The Tern folding bicycles at issue are sold nationwide from between $1,800 and $3,000. They are manufactured by Alu Maga Industrial Co., Ltd. of Taiwan, and distributed by Stile Products, Inc., in Lakewood, California.

Those injured by the Tern bike defect may be entitled to compensation. District of Columbia law is generally very favorable to those who have been injured by defective products. For example, the existence of a manufacturing defect in a product may be proven by circumstantial evidence alone. Siegel v. Mazda Motor Corp., 266 U.S. App. D.C. 379, 835 F.2d 1475, 1479 (1987). Plaintiffs need not provide precise proof of a defect, just present (1) evidence that tends to negate causes for an accident other than a defect, and (2) proof which would suggest that whatever defect might have existed was one introduced into the product  by the defendant. This is known as a “general defect” case. Pappas v. Ford Motor Co., 7 F. Supp. 2d 22, 26 (D.D.C. 1998).
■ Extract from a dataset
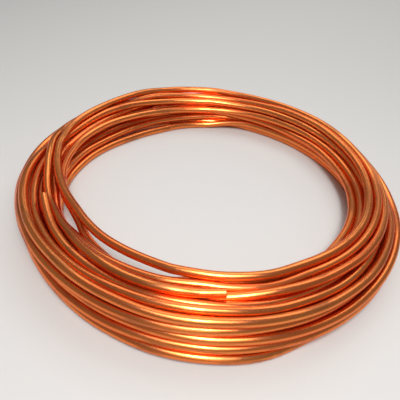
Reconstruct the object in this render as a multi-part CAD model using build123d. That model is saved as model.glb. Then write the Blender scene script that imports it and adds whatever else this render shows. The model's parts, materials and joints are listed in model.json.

In a design defect case, there is a risk-utility test that many jurisdictions employ. Under the District of Columbia’s “risk-utility” approach to design defect cases, plaintiffs must demonstrate that the costs of the alternative, and allegedly safer, design did not outweigh the benefits.  Id. at 26-27. In product liability cases, plaintiffs emphasize the potential dangers of not employing a safer design, while defendants try to argue that alternative designs are too expensive or difficult to employ when weighed against minimal or no safety gain.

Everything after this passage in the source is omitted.